Intel and AMD Brewing Q3 New Round of CPU Price Increases

nashnova Research
Published 2026-04-22About 13 min read

The demand for AI computing power continues to explode, and the CPU market is experiencing a new round of price increases.

According to a report by Taiwan's "Business Times" on April 22, industry insiders from the ODM (Original Design Manufacturer) sector have stated that since March of this year, the prices of consumer CPUs have risen by 5% to 10%, while server CPUs have seen an even greater increase of 10% to 20%. Supply chain sources have revealed that major international manufacturers are contemplating initiating a new round of price hikes in the third quarter.

The core logic driving this round of price increases involves two main factors: firstly, the rapid warming of AI server demand, which is driving the procurement of core computing components; and secondly, the highly concentrated advanced process capacity, making it difficult for the supply side to respond to the increased demand in real time.

Intel, AMD Take Turns, Price Increase Becomes Industry Consensus

Intel made the earliest move. It has been reported that Intel increased the prices of PC CPUs in March this year, and further raised the prices of server CPUs on April 1, leading to a recovery in gross margins in the second quarter. The market anticipates that there will be room for another increase of about 8% to 10% in the second half of the year.

On AMD's side, market news indicates that their server CPU product line is expected to experience price increases in both the second and third quarters, with a total cumulative increase expected to reach 16% to 17%.

The actions of these two major CPU giants signify that the price increase is not an isolated phenomenon, but rather a result of industry-level supply and demand imbalances.

Capacity Bottleneck is the Core Contradiction

The root cause of the CPU price increase lies in the production capacity, not in any unusual fluctuations in demand.

As 2-nanometer and 3-nanometer processes enter the mass production and expansion phase, AI chips, GPUs, TPUs, and CPUs are competing for limited wafer foundry production capacity on the same production line. Supply chain insiders have stated straightforwardly: "Currently, CPUs are still in a severe supply shortage, and the end to price increases is not yet in sight."

The direction of TSMC's capacity allocation is seen as a significant guiding indicator. Industry insiders in wafer foundry have noted that TSMC's continued investment in 3-nanometer capacity is driven by the concurrent surge in demand for CPUs and AI ASICs. Currently, Intel and AMD's mainstream generation CPUs, as well as Nvidia's upcoming Vera CPU, all utilize the 3-nanometer process - indicating extremely fierce competition at the same node.

Intel Invests $14.2 Billion to Regain Control Over Production Capacity

Faced with limited external production capacity, Intel has chosen to build its own capacity.

Reports indicate that Intel recently announced it would purchase 49% of the shares of Fab 34, a wafer factory in Ireland, for $14.2 billion, thereby regaining control over the factory's production capacity.

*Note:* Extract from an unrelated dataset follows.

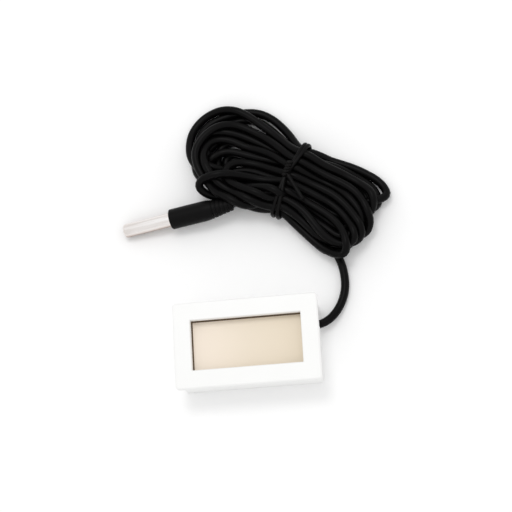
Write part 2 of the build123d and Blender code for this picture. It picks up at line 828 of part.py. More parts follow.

Fab 34 is a key production base for Intel's 4 and 3 processes and is currently one of the most productive advanced process wafer factories.

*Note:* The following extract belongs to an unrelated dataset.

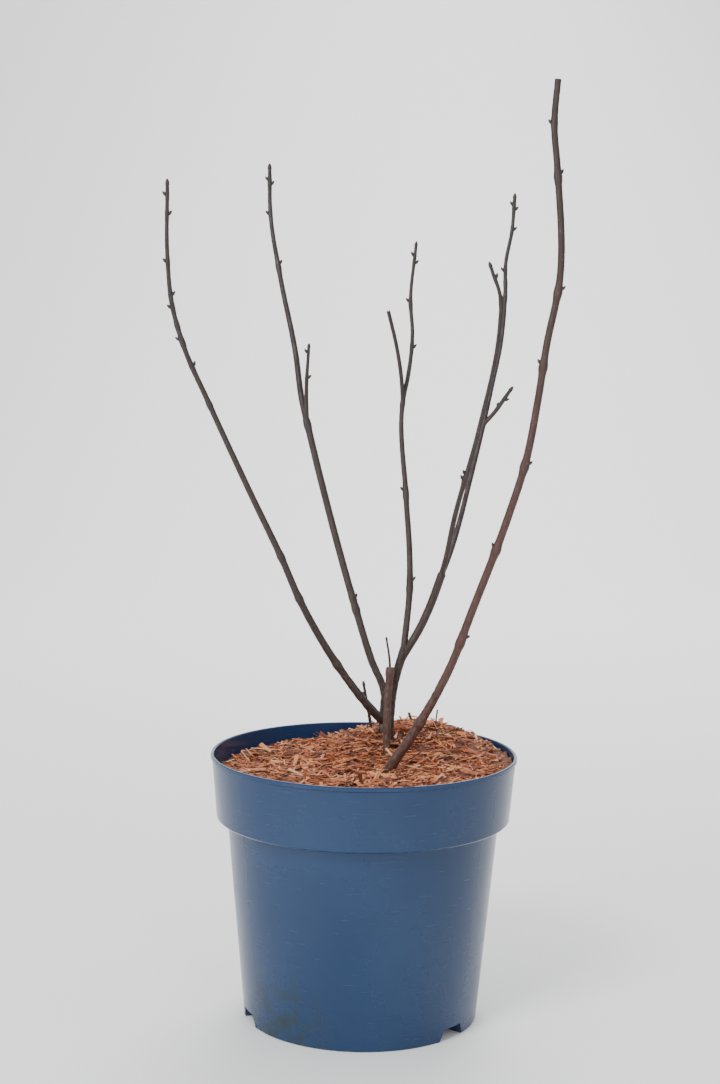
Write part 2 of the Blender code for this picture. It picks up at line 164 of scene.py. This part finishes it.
plastic = Finish("blue_plastic", 0.3)
plastic.shader.inputs["Specular IOR Level"].default_value = 0.38
wear = plastic.between(plastic.noise(14.0, 5.0), 0.45, 0.75)
scuffs = plastic.between(plastic.noise(60.0, 6.0, (1.0, 1.0, 9.0)), 0.62, 0.72)
ends = {0: plastic.place, 1: ALGAE_AT}
far_off = plastic.node("ShaderNodeVectorMath", {"operation": "DISTANCE"}, ends, 1)
patches = plastic.between(plastic.noise(90.0, 6.0), 0.4, 0.7)
bloom = plastic.between(far_off, ALGAE_REACH, ALGAE_REACH / 3) * patches
worn = plastic.mix(wear * 0.35 + scuffs * 0.12, POT_BLUE, WORN_BLUE)
plastic.feed("Base Color", plastic.mix(bloom * 0.8, worn, ALGAE))
plastic.feed("Roughness", 0.22 + 0.12 * wear + 0.08 * scuffs + 0.3 * bloom)
plastic.bump(plastic.noise(260.0, 2.0), 0.06, 0.0004)
print("plastic ready")


# %% [markdown]
# The pot is turned from one outline: floor, sloping wall, the step under the band, and the lip. Three
# drain tunnels run under the floor and end as notches in the foot of the wall, so they are cut with
# Boolean modifiers.

# %% The pot
POT_HEIGHT = 179.4 * MM
FOOT_RADIUS = 79.0 * MM
NECK_RADIUS = 91.6 * MM
BAND_LOW_RADIUS = 98.7 * MM
BAND_TOP_RADIUS = 102.4 * MM
LIP_RADIUS = 103.1 * MM
LIP_HEIGHT = 2.6 * MM
BAND_FOOT = 136.0 * MM
POT_WALL = 1.4 * MM
POT_FLOOR = 1.8 * MM
EDGE = 0.6 * MM
TUNNEL_BEARINGS = (80, 200, 320)
TUNNEL_START = 26 * MM
TUNNEL_HEIGHT = 8 * MM
TUNNEL_FOOT_WIDTH = 25 * MM
TUNNEL_TOP_WIDTH = 17 * MM
PAST_THE_WALL = 1.2
POT_STEPS = 192


def wall_radius(height):
    return FOOT_RADIUS + (NECK_RADIUS - FOOT_RADIUS) * height / BAND_FOOT


def band_radius(height):
    share = (height - BAND_FOOT) / (POT_HEIGHT - BAND_FOOT)
    return BAND_LOW_RADIUS + (BAND_TOP_RADIUS - BAND_LOW_RADIUS) * share


def turn_outline(outline):
    """A shape spun about the Z axis from (radius, height) points."""
    shape = bmesh.new()
    points = [shape.verts.new((radius, 0.0, height)) for radius, height in outline]
    edges = [shape.edges.new(pair) for pair in zip(points, points[1:])]
    bmesh.ops.spin(
        shape,
        geom=points + edges,
        cent=(0, 0, 0),
        axis=(0, 0, 1),
        angle=math.tau,
        steps=POT_STEPS,
        use_merge=True,
    )
    bmesh.ops.remove_doubles(shape, verts=shape.verts, dist=0.01 * MM)
    bmesh.ops.recalc_face_normals(shape, faces=shape.faces)
    return shape


def tunnel(bearing, low, thicker, start, end):
    shape = bmesh.new()
    bmesh.ops.create_cube(shape, size=1.0)
    for corner in shape.verts:
        top = corner.co.z > 0
        width = TUNNEL_TOP_WIDTH if top else TUNNEL_FOOT_WIDTH
        corner.co.x = end if corner.co.x > 0 else start
        corner.co.y = math.copysign(width / 2 + thicker, corner.co.y)
        corner.co.z = TUNNEL_HEIGHT + thicker if top else low
    bmesh.ops.rotate(shape, verts=shape.verts, matrix=Matrix.Rotation(math.radians(bearing), 3, "Z"))
    return shape


def cut_with(piece, shape, operation):
    """Applies one Boolean to the piece and removes its helper."""
    mesh = bpy.data.meshes.new("helper")
    shape.to_mesh(mesh)
    shape.free()
    helper = bpy.data.objects.new("helper", mesh)
    bpy.context.scene.collection.objects.link(helper)
    modifier = piece.modifiers.new(operation, "BOOLEAN")
    modifier.operation = operation
    modifier.object = helper
    bpy.context.view_layer.update()
    graph = bpy.context.evaluated_depsgraph_get()
    piece.data = bpy.data.meshes.new_from_object(piece.evaluated_get(graph))
    piece.modifiers.remove(modifier)
    bpy.data.objects.remove(helper, do_unlink=True)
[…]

The market interprets this move as: Intel is preparing in advance for the continuous surge in CPU demand in the AI inference era, in order to reduce reliance on external foundries.

Supply-Demand Gap May Persist Until 2027

Analysts from institutions believe that between 2026 and 2027, the CPU market will maintain a highly scarce situation, with the key constraint being production capacity, not demand.

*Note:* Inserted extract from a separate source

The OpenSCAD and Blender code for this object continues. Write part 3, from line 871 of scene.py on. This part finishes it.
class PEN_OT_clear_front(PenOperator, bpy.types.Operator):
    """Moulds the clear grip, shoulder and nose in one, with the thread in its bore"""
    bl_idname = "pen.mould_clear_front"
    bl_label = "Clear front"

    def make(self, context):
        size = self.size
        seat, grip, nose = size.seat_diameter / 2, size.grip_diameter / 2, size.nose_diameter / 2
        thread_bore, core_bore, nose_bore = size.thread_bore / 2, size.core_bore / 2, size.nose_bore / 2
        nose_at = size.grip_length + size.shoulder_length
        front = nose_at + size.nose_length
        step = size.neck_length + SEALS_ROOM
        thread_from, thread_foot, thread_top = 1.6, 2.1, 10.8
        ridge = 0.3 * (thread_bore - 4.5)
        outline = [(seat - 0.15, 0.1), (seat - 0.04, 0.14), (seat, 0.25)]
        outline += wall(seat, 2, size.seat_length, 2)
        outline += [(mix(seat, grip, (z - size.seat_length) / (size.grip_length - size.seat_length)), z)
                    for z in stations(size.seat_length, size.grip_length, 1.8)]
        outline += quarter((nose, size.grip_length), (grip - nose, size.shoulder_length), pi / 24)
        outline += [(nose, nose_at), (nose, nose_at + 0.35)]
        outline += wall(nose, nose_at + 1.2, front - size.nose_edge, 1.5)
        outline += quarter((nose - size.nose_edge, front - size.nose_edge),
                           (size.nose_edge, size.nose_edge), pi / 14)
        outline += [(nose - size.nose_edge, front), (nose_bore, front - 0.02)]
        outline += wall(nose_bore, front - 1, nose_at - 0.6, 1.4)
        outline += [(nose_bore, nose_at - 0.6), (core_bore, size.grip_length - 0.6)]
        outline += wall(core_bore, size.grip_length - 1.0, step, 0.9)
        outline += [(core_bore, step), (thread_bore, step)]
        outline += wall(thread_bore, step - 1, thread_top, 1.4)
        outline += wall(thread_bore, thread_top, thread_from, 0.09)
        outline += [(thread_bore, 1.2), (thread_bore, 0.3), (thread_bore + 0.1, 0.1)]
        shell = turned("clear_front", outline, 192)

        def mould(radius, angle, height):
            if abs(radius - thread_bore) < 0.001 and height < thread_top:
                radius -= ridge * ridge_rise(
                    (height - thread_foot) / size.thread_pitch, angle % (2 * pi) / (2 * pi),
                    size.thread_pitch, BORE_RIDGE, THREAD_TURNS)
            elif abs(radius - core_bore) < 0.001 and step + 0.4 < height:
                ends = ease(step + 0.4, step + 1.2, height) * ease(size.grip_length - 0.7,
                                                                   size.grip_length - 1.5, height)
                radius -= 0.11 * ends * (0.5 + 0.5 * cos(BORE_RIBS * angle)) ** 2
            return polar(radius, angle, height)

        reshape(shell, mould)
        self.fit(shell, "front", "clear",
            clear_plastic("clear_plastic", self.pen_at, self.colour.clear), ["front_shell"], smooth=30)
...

Reports point out that as long as AI infrastructure continues to expand and advanced process and packaging bottlenecks are not effectively alleviated, the trend of rising CPU prices will continue, leading to comprehensive benefits throughout the wafer foundry, packaging testing, and equipment material supply chains.

For the market, the duration and magnitude of this round of price increases will largely depend on the pace of production capacity expansion by wafer foundry companies such as TSMC, as well as the actual speed of AI computing power investment implementation.

Content is for reference only, not financial advice.